### WHAT IS BEING ASKED
Write out the listing exactly as it is given.

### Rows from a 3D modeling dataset
START

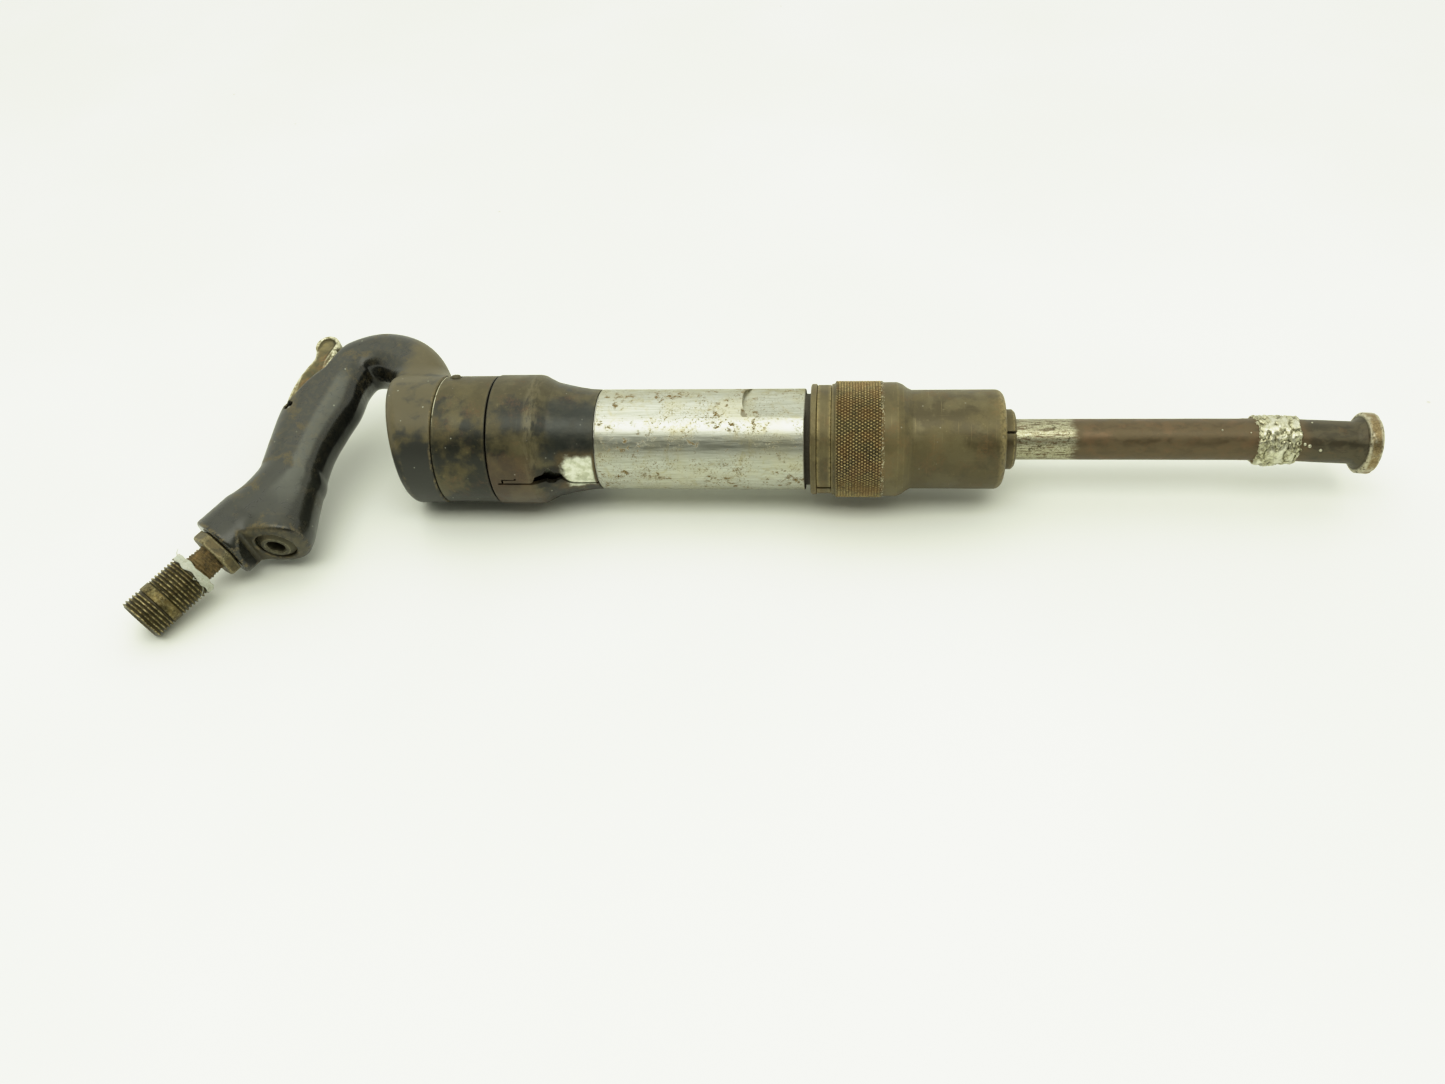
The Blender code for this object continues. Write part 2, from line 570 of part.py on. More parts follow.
def build_deflector():
    deflector = turned("exhaust_deflector", DEFLECTOR, BLACK, 40)
    cut(deflector, radial_prism(SPLIT_LINE, 20.6, 36.0))
    # open ring that holds the deflector against its step
    ring = turned("deflector_snap_ring", ring_profile(49.42, 49.78, 22.25, 23.1), STEEL, 40)
    cut(ring, radial_block(48, 52, 150, 164, 20, 26))


# ================================================================ retainer and what it holds
# Outside up to the rounded nose, then the bore from the nose back: x, radius
RETAINER = [
    (149.3, 21.8), (149.3, 25.5), (149.8, 25.95), (151.7, 25.95), (152.1, 25.5), (152.1, 24.0),
    (158.9, 24.0), (158.9, 26.0), (160.4, 26.0), (160.9, 27.15), (181.8, 27.15), (182.3, 26.6),
    (189.0, 26.6), (191.4, 25.6), (193.6, 23.7), (195.4, RETAINER_NOSE_R),
] + arc(
    (RETAINER_X1 - RETAINER_EDGE_R, RETAINER_NOSE_R - RETAINER_EDGE_R), RETAINER_EDGE_R, 90, -22.5
) + [
    (RETAINER_X1, 14.3), (228.0, 14.3), (228.0, 19.6), (190.0, 19.6), (188.2, 21.8),
]


def build_retainer():
    retainer = turned("retainer", RETAINER, BROWN, 40)
    cut(retainer, radial_block(154.2, 157.0, -108, -103, 20, 26))
    # open spring band whose tang drops into the retainer's hole
    lock = turned("retainer_lock_spring", ring_profile(152.5, 158.5, 24.25, 24.95), BROWN, 40)
    cut(lock, radial_block(151, 160, -101.5, -97.5, 22, 28))
    join(lock, radial_block(154.6, 156.6, -106.9, -104.1, 22.2, 24.6))


def build_bumper():
    turned("retainer_bumper", [
        (211.5, 10.3), (211.5, 17.6), (213.0, 19.1), (217.5, 19.1), (219.0, 17.6), (219.0, 10.3),
    ], RUBBER)


def build_split_sleeve():
    keep_from, reach = SPLIT_GAP / 2, 30
    cutter_section = [(keep_from, -reach), (keep_from, reach), (-reach, reach), (-reach, -reach)]
    for label, gamma in (("upper", SPLIT_GAMMA + 90), ("lower", SPLIT_GAMMA - 90)):
        half = turned(f"split_sleeve_{label}", [
            (220.0, 9.8), (220.0, 19.0), (227.6, 19.0), (227.6, 13.85), (241.4, 13.85),
            (242.6, 12.6), (242.6, 9.8),
        ], BROWN, start=-math.radians(SPLIT_GAMMA))
        cut(half, skinned([[(x, *beside(gamma, out, across)) for out, across in cutter_section]
                           for x in (215, 250)]))


# ================================================================ tool
FLANGE_X1 = FLANGE_X0 + FLANGE_T
# Shank, collar, rod, weld bead and flange: x, radius, height of the bead's unevenness
TOOL = [
    (SHANK_X0, 7.4, 0), (SHANK_X0 + 1.2, SHANK_R, 0), (COLLAR_X0, SHANK_R, 0),
    (COLLAR_X0 + 0.01, COLLAR_R - 1, 0), (COLLAR_X0 + 1, COLLAR_R, 0),
    (COLLAR_X1 - 1.5, COLLAR_R, 0), (COLLAR_X1, COLLAR_R - 2, 0), (COLLAR_X1 + 3.5, ROD_R, 0),
    (347.8, ROD_R, 0), (349.6, ROD_R + 0.3, 0.25), (353.0, ROD_R + 1.1, 0.4),
    (357.9, ROD_R + 0.9, 0.4), (362.5, ROD_R + 0.75, 0.3), (367.4, ROD_R + 0.4, 0.15),
    (368.6, ROD_R + 0.2, 0), (FLANGE_X0 - 2.0, ROD_R + 0.2, 0), (FLANGE_X0, ROD_R + 0.8, 0),
    (FLANGE_X0 + 0.01, FLANGE_R - 0.5, 0), (FLANGE_X0 + 0.6, FLANGE_R, 0),
    (FLANGE_X1 - 0.7, FLANGE_R, 0), (FLANGE_X1, FLANGE_R - 0.7, 0),
]


def tool_ring(x, radius, wobble, segs=32):
    """Ring of the tool at x, square to the straight or to the leaning axis."""
    axis = Vector((1, 0, 0))
    center = Vector((x, 0, 0))
    if x > WELD_X:
        axis = Vector((math.cos(BEND), 0, 0)) + LEAN * math.sin(BEND)
        center = Vector((WELD_X, 0, 0)) + axis * (x - WELD_X)
    side = axis.cross(Vector((0, 1, 0))).normalized()
    up = axis.cross(side)
    ring = []
    for k in range(segs):
        angle = 2 * math.pi * k / segs
        reach = radius + wobble * math.sin(3 * angle + x)
        ring.append(center + (side * math.cos(angle) + up * math.sin(angle)) * reach)
    return ring


def build_tool():
    finish("tool_bit", skinned([tool_ring(*station) for station in TOOL]), BROWN,
           origin=(SHANK_X0, 0, 0))


build_handle()
build_lever()
build_throttle_valve()
build_throttle_spring()
build_inlet_bushing()
build_hose_fittings()
build_clamp_sleeve()
build_valve()
build_barrel()
build_piston()
build_shank_bushing()
build_deflector()
build_retainer()
build_bumper()
build_split_sleeve()
build_tool()
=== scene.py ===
"""A worn air hammer lying on a white bench, with its handle, throttle lever, inlet fittings,
clamp sleeve, exhaust deflector, barrel, knurled retainer and a repaired tool.

Pieces are modelled in a working frame in millimetres: x runs along the barrel towards the
tool, y up the plane of the handle, z square to both; x = 0 is the deflector's rear face.
Angles round the barrel are degrees from z towards y.
"""

import json
import math
from functools import cached_property

import bpy
import numpy as np
from mathutils import Matrix, Vector, noise


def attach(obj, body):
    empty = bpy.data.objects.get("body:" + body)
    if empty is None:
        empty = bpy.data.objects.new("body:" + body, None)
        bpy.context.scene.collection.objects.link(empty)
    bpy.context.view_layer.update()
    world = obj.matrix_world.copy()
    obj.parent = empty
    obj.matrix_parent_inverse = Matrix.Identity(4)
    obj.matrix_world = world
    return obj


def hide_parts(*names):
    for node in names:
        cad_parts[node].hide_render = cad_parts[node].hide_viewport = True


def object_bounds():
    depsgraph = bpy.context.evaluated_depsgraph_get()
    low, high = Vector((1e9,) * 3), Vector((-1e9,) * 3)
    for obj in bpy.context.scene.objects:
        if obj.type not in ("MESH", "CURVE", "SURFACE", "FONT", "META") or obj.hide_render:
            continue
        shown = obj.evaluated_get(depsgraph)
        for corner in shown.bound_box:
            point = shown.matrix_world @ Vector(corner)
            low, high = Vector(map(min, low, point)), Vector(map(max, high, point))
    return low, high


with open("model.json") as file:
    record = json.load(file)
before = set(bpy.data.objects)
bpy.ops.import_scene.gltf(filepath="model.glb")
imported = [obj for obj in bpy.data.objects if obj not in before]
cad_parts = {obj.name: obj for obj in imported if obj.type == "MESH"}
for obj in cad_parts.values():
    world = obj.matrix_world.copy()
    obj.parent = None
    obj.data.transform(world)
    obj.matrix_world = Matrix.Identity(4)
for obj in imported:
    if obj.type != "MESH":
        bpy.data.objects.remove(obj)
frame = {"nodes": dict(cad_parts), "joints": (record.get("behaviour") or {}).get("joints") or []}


def plain(box):
    return [[float(c) for c in corner] for corner in box]


cad_box = plain(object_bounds())

# ------------------------------------------------------------------ picture tone
view = bpy.context.scene.view_settings
view.view_transform = "Standard"
view.look = "None"
view.use_curve_mapping = True
view.curve_mapping.white_level = (1.6, 1.6, 1.6)
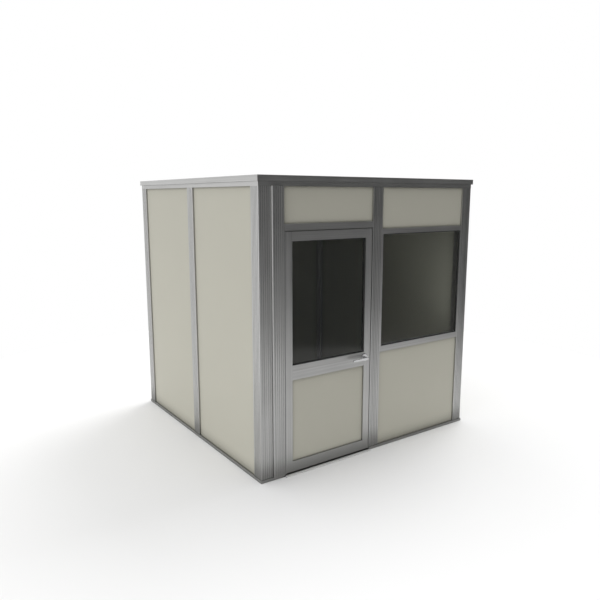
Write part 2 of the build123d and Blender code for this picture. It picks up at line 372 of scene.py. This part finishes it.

END

### ANSWER BELOW
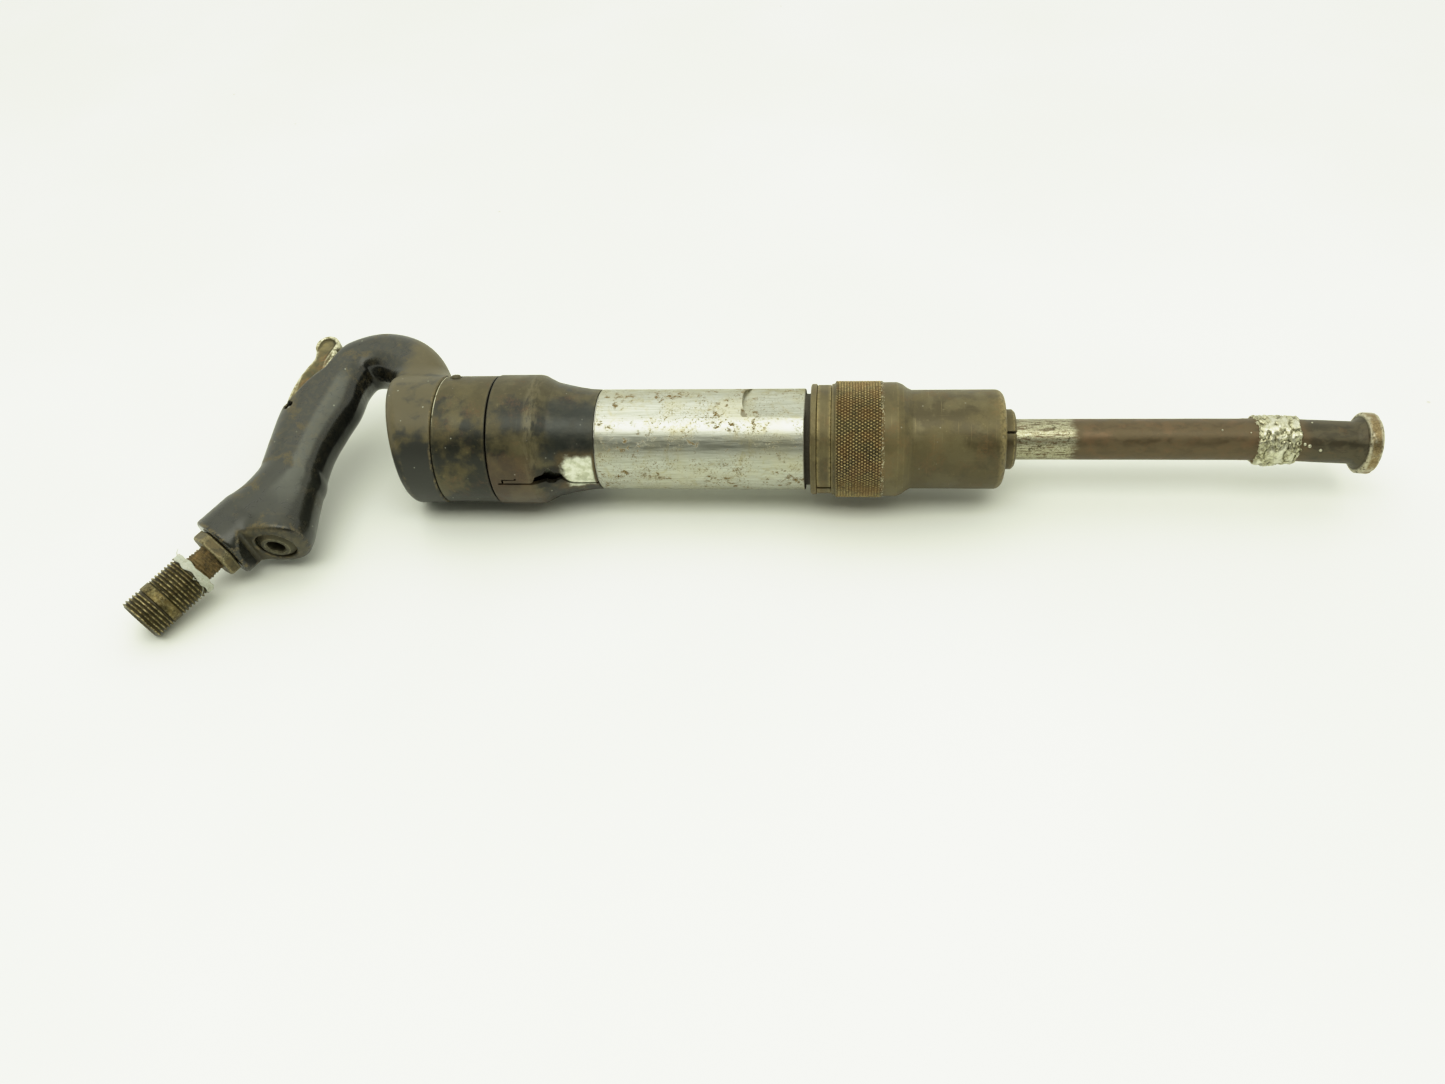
The Blender code for this object continues. Write part 2, from line 570 of part.py on. More parts follow.
def build_deflector():
    deflector = turned("exhaust_deflector", DEFLECTOR, BLACK, 40)
    cut(deflector, radial_prism(SPLIT_LINE, 20.6, 36.0))
    # open ring that holds the deflector against its step
    ring = turned("deflector_snap_ring", ring_profile(49.42, 49.78, 22.25, 23.1), STEEL, 40)
    cut(ring, radial_block(48, 52, 150, 164, 20, 26))


# ================================================================ retainer and what it holds
# Outside up to the rounded nose, then the bore from the nose back: x, radius
RETAINER = [
    (149.3, 21.8), (149.3, 25.5), (149.8, 25.95), (151.7, 25.95), (152.1, 25.5), (152.1, 24.0),
    (158.9, 24.0), (158.9, 26.0), (160.4, 26.0), (160.9, 27.15), (181.8, 27.15), (182.3, 26.6),
    (189.0, 26.6), (191.4, 25.6), (193.6, 23.7), (195.4, RETAINER_NOSE_R),
] + arc(
    (RETAINER_X1 - RETAINER_EDGE_R, RETAINER_NOSE_R - RETAINER_EDGE_R), RETAINER_EDGE_R, 90, -22.5
) + [
    (RETAINER_X1, 14.3), (228.0, 14.3), (228.0, 19.6), (190.0, 19.6), (188.2, 21.8),
]


def build_retainer():
    retainer = turned("retainer", RETAINER, BROWN, 40)
    cut(retainer, radial_block(154.2, 157.0, -108, -103, 20, 26))
    # open spring band whose tang drops into the retainer's hole
    lock = turned("retainer_lock_spring", ring_profile(152.5, 158.5, 24.25, 24.95), BROWN, 40)
    cut(lock, radial_block(151, 160, -101.5, -97.5, 22, 28))
    join(lock, radial_block(154.6, 156.6, -106.9, -104.1, 22.2, 24.6))


def build_bumper():
    turned("retainer_bumper", [
        (211.5, 10.3), (211.5, 17.6), (213.0, 19.1), (217.5, 19.1), (219.0, 17.6), (219.0, 10.3),
    ], RUBBER)


def build_split_sleeve():
    keep_from, reach = SPLIT_GAP / 2, 30
    cutter_section = [(keep_from, -reach), (keep_from, reach), (-reach, reach), (-reach, -reach)]
    for label, gamma in (("upper", SPLIT_GAMMA + 90), ("lower", SPLIT_GAMMA - 90)):
        half = turned(f"split_sleeve_{label}", [
            (220.0, 9.8), (220.0, 19.0), (227.6, 19.0), (227.6, 13.85), (241.4, 13.85),
            (242.6, 12.6), (242.6, 9.8),
        ], BROWN, start=-math.radians(SPLIT_GAMMA))
        cut(half, skinned([[(x, *beside(gamma, out, across)) for out, across in cutter_section]
                           for x in (215, 250)]))


# ================================================================ tool
FLANGE_X1 = FLANGE_X0 + FLANGE_T
# Shank, collar, rod, weld bead and flange: x, radius, height of the bead's unevenness
TOOL = [
    (SHANK_X0, 7.4, 0), (SHANK_X0 + 1.2, SHANK_R, 0), (COLLAR_X0, SHANK_R, 0),
    (COLLAR_X0 + 0.01, COLLAR_R - 1, 0), (COLLAR_X0 + 1, COLLAR_R, 0),
    (COLLAR_X1 - 1.5, COLLAR_R, 0), (COLLAR_X1, COLLAR_R - 2, 0), (COLLAR_X1 + 3.5, ROD_R, 0),
    (347.8, ROD_R, 0), (349.6, ROD_R + 0.3, 0.25), (353.0, ROD_R + 1.1, 0.4),
    (357.9, ROD_R + 0.9, 0.4), (362.5, ROD_R + 0.75, 0.3), (367.4, ROD_R + 0.4, 0.15),
    (368.6, ROD_R + 0.2, 0), (FLANGE_X0 - 2.0, ROD_R + 0.2, 0), (FLANGE_X0, ROD_R + 0.8, 0),
    (FLANGE_X0 + 0.01, FLANGE_R - 0.5, 0), (FLANGE_X0 + 0.6, FLANGE_R, 0),
    (FLANGE_X1 - 0.7, FLANGE_R, 0), (FLANGE_X1, FLANGE_R - 0.7, 0),
]


def tool_ring(x, radius, wobble, segs=32):
    """Ring of the tool at x, square to the straight or to the leaning axis."""
    axis = Vector((1, 0, 0))
    center = Vector((x, 0, 0))
    if x > WELD_X:
        axis = Vector((math.cos(BEND), 0, 0)) + LEAN * math.sin(BEND)
        center = Vector((WELD_X, 0, 0)) + axis * (x - WELD_X)
    side = axis.cross(Vector((0, 1, 0))).normalized()
    up = axis.cross(side)
    ring = []
    for k in range(segs):
        angle = 2 * math.pi * k / segs
        reach = radius + wobble * math.sin(3 * angle + x)
        ring.append(center + (side * math.cos(angle) + up * math.sin(angle)) * reach)
    return ring


def build_tool():
    finish("tool_bit", skinned([tool_ring(*station) for station in TOOL]), BROWN,
           origin=(SHANK_X0, 0, 0))


build_handle()
build_lever()
build_throttle_valve()
build_throttle_spring()
build_inlet_bushing()
build_hose_fittings()
build_clamp_sleeve()
build_valve()
build_barrel()
build_piston()
build_shank_bushing()
build_deflector()
build_retainer()
build_bumper()
build_split_sleeve()
build_tool()
=== scene.py ===
"""A worn air hammer lying on a white bench, with its handle, throttle lever, inlet fittings,
clamp sleeve, exhaust deflector, barrel, knurled retainer and a repaired tool.

Pieces are modelled in a working frame in millimetres: x runs along the barrel towards the
tool, y up the plane of the handle, z square to both; x = 0 is the deflector's rear face.
Angles round the barrel are degrees from z towards y.
"""

import json
import math
from functools import cached_property

import bpy
import numpy as np
from mathutils import Matrix, Vector, noise


def attach(obj, body):
    empty = bpy.data.objects.get("body:" + body)
    if empty is None:
        empty = bpy.data.objects.new("body:" + body, None)
        bpy.context.scene.collection.objects.link(empty)
    bpy.context.view_layer.update()
    world = obj.matrix_world.copy()
    obj.parent = empty
    obj.matrix_parent_inverse = Matrix.Identity(4)
    obj.matrix_world = world
    return obj


def hide_parts(*names):
    for node in names:
        cad_parts[node].hide_render = cad_parts[node].hide_viewport = True


def object_bounds():
    depsgraph = bpy.context.evaluated_depsgraph_get()
    low, high = Vector((1e9,) * 3), Vector((-1e9,) * 3)
    for obj in bpy.context.scene.objects:
        if obj.type not in ("MESH", "CURVE", "SURFACE", "FONT", "META") or obj.hide_render:
            continue
        shown = obj.evaluated_get(depsgraph)
        for corner in shown.bound_box:
            point = shown.matrix_world @ Vector(corner)
            low, high = Vector(map(min, low, point)), Vector(map(max, high, point))
    return low, high


with open("model.json") as file:
    record = json.load(file)
before = set(bpy.data.objects)
bpy.ops.import_scene.gltf(filepath="model.glb")
imported = [obj for obj in bpy.data.objects if obj not in before]
cad_parts = {obj.name: obj for obj in imported if obj.type == "MESH"}
for obj in cad_parts.values():
    world = obj.matrix_world.copy()
    obj.parent = None
    obj.data.transform(world)
    obj.matrix_world = Matrix.Identity(4)
for obj in imported:
    if obj.type != "MESH":
        bpy.data.objects.remove(obj)
frame = {"nodes": dict(cad_parts), "joints": (record.get("behaviour") or {}).get("joints") or []}


def plain(box):
    return [[float(c) for c in corner] for corner in box]


cad_box = plain(object_bounds())

# ------------------------------------------------------------------ picture tone
view = bpy.context.scene.view_settings
view.view_transform = "Standard"
view.look = "None"
view.use_curve_mapping = True
view.curve_mapping.white_level = (1.6, 1.6, 1.6)
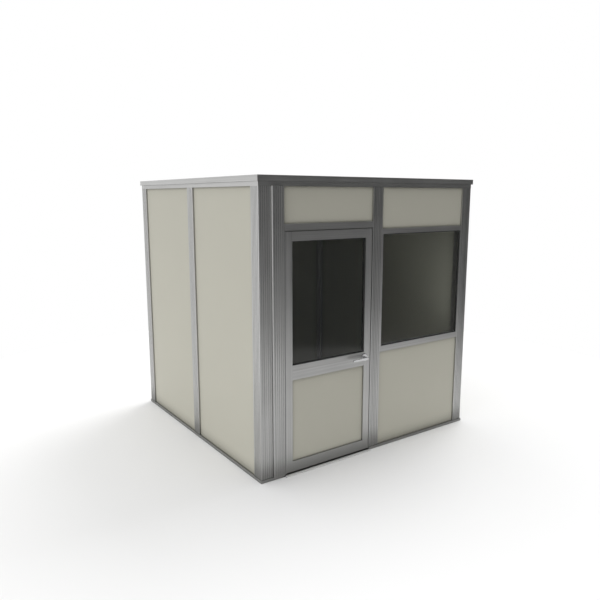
Write part 2 of the build123d and Blender code for this picture. It picks up at line 372 of scene.py. This part finishes it.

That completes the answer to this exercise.